As I write this, Ukraine tensions are escalating by the day – with Russia having placed an estimated 100,000 troops, tanks, artillery and missiles near the country’s frontiers. It’s said to be the biggest mobilisation Europe has seen in decades. With fear of war growing, natural gas prices have, unsurprisingly, been climbing higher and higher and European policymakers are on edge. A full-blown conflict could disrupt the massive volumes of gas Russia sends to Europe; approximately a third comes through Ukraine. But, the situation isn’t just about global gas supply and prices. A conflict could also impact raw materials crucial to the global economy.
Raw material ripple effect
Oil, wheat, aluminium, nickel and palladium – Russia is a heavyweight when it comes to supplying key raw materials. If the severity of the situation intensifies, food commodity costs could soar, leaving buyers vulnerable. Put simply, the price of bread could go up for many. Russia is also one of the biggest exporters of fertilisers; any cuts in supply would further exacerbate food inflation.
Then there are Russia’s rich metal deposits. Manufacturers are already facing critical shortages of metals – from aluminium to zinc. A palladium squeeze would hit particularly hard. Dubbed as more precious than gold or platinum, it’s a critical element in catalytic converters and hydrogen fuel cells. What’s more, its demand far outstrips supply already; Russia accounts for 40% of global supply.
To Western Sahara now and the desert dispute that’s aggravating the old rivalry between Algeria and Morocco. In November 2020, a decades-old conflict between Morocco and the Polisario Front (a nationalist movement seeking independence in Western Sahara, backed by Algeria) started heating up again.

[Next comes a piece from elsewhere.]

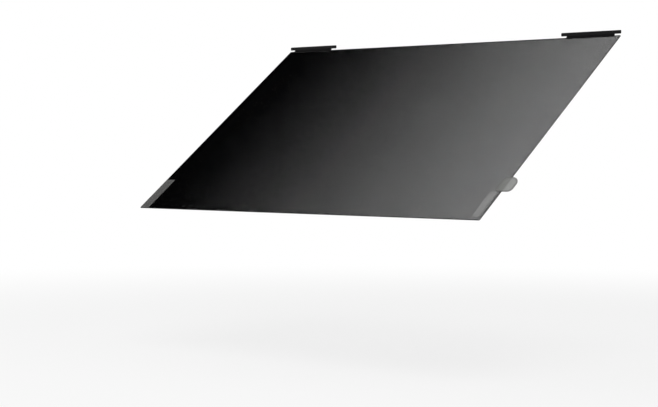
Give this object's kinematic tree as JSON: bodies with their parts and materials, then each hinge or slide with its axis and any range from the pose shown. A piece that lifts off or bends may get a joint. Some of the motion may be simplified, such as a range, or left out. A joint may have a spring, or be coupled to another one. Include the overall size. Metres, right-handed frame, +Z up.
{
  "type": "monitor privacy filter",
  "caption": "Dark see-through louvre film sheet that hangs from black flip strips stuck to a display's top bezel, with a lift tab on its side edge.",
  "frame": {"origin": "on the bezel's surface, level with the fold line and midway between the two flip strips", "axes": "+X along the fold line to the right as the user sees it, +Y into the display, +Z up the upright display"},
  "size_m": [0.3246, 0.1694, 0.1312],
  "materials": {
    "louvre_film": "satin, dark, see-through from the front",
    "strip_black": "fine moulded texture",
    "adhesive": "translucent acrylic adhesive",
    "frosted_film": "frosted",
    "tab_clear": "clear, smoke tinted"
  },
  "bodies": {
    "bezel_side": {"bezel_leaf_left": "strip_black", "bezel_leaf_right": "strip_black", "bezel_tape_left": "adhesive", "bezel_tape_right": "adhesive"},
    "filter": {"filter_sheet": "louvre_film", "sheet_leaf_left": "strip_black", "sheet_leaf_right": "strip_black", "sheet_tape_left": "adhesive", "sheet_tape_right": "adhesive", "corner_strip_left": "frosted_film", "corner_strip_right": "frosted_film", "lift_tab": "tab_clear"}
  },
  "joints": [
    {"name": "flip", "type": "hinge", "parent": "bezel_side", "child": "filter", "pos_m": [0, -0.00085, 0], "axis": [-1, 0, 0], "range_deg": [-53, 127]}
  ]
}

Over the following year, Morocco logged with the UN more than 1,000 “incidents” of Polisario firing on its units. While the Polisario Front says dozens of its soldiers and civilians have been killed. (You can read more about the background in our previous blog, here).
White gold rush
Aside from the humanitarian aspect, why is this regional dispute of global significance? Phosphate, for one. What may look like vast swathes of desert is, in fact, home to lucrative deposits of what’s often dubbed ‘white gold’. Morocco and the Western Sahara region ranked second in terms of annual phosphate output in 2020 – producing 37 million MT. Morocco’s deposits have therefore historically been of huge importance to the world’s food production; as a critical fertiliser ingredient, phosphate underpins global food supply.
On that note, another key player in the global phosphate supply chain is China – who, in November 2021, banned phosphate fertiliser exports until June 2022. So, we have fears over phosphate supply in Western Sahara and an existing Chinese freeze of exports – all with the power to threaten the West’s food security. And, of course, Russian fertiliser exports (that I’ve already mentioned), are also hanging in the balance.
And then there’s the continuing rare earth elements (REE) tug of war between China and the US. China commands roughly 85% of the REE export market, producing 62% of global raw mineral materials. And yet, a recent study showed that 80% of the US rare earth imports in 2019 were from the East Asian superpower. This is not new news. But, this is: in January, US senators proposed a law to increase domestic supplies of rare earth metal which will ease the country’s reliance on China by building a strategic reserve of minerals by 2025.
Whether this is realistic or not, given that currently the US only has one rare earth mine and has no capability to process REEs, is another question. China, meanwhile, has yet to seriously flex its strategic advantage. No doubt it doesn’t want to alienate its top trade partners, nor is it likely to want to encourage competitive supply chain development.
However, in my opinion, these commodity conflicts (whether physical or political) are demonstrating that supply chain competition needs to rev up and alternative producers discovered. And those alternatives need to be as close to ‘home’ as possible, as well as stable and consistent – to satiate the world’s thirst for raw materials. A thirst that is only going to become increasingly insatiable as climate change targets creep closer. Not to mention the increasing emphasis placed on the provenance of raw materials – and that will be the subject of my next blog ‘The politics of provenance’, coming up soon.